D’ici 2050, l’Asie comptera vraisemblablement quatre des sept plus grandes économies au monde, dont la Chine, l’Inde et le Japon. L’Indonésie pourrait devenir la septième grande économie mondiale aux alentours de 2050. Parmi les autres réservoirs de puissance dans la région figurent en tête la Corée du Sud, le Vietnam et les Philippines. Selon certains experts, l’Asie émergente pourrait représenter 58 % de la croissance mondiale d’ici 2050.

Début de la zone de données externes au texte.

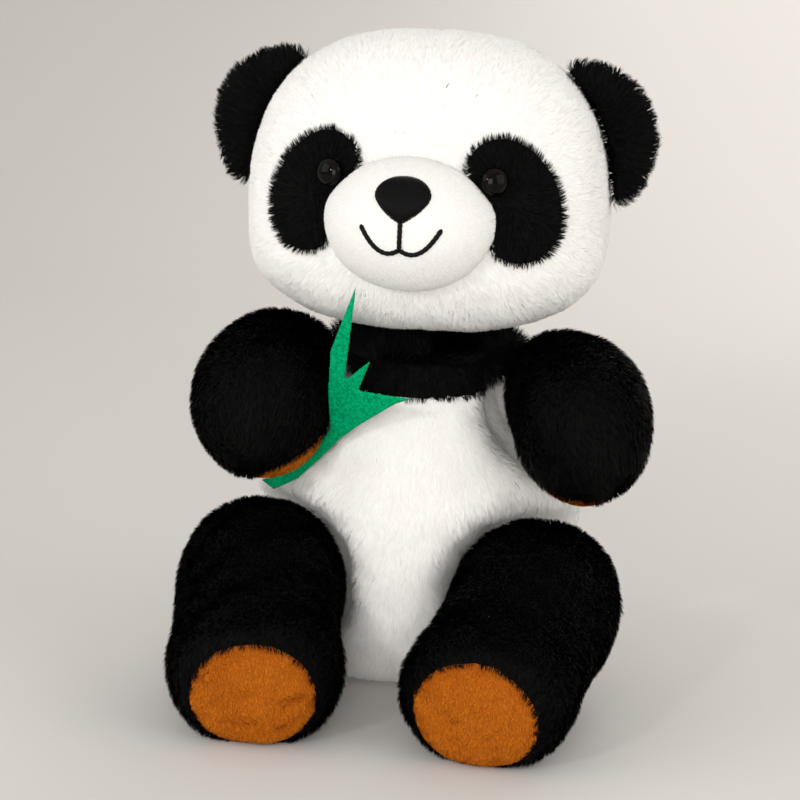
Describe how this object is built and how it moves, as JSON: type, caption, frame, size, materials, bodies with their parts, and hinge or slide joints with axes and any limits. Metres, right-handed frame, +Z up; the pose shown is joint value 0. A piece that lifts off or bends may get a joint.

Les enjeux de Taïwan pour la Chine et pour l’Occident expliquent en grande partie la stratégie poursuivie par son président Xi Jinping et sa détermination plus forte que jamais à avancer ses pions. Ceci place sous une lumière crue l’importance vitale d’une dissuasion efficace et surtout crédible de la part des Etats-Unis. Sans elle, la porte serait grande ouverte pour que la Chine mette ses plans à exécution. Or depuis le retour à la Maison Blanche de Donald Trump le 20 janvier, rien n’est moins sûr dans ce domaine. Les interrogations sont nombreuses sur ses intentions réelles ou supposées, d’autant que le 47è président des Etats-Unis change d’avis presque chaque jour, du moins dans ses déclarations. Les annonces ou décisions à venir de Donald Trump et son inconséquence déjà avérée font planer ainsi un risque majeur, à la fois militaire, stratégique et économique, pour la destinée de l’ensemble de l’Occident.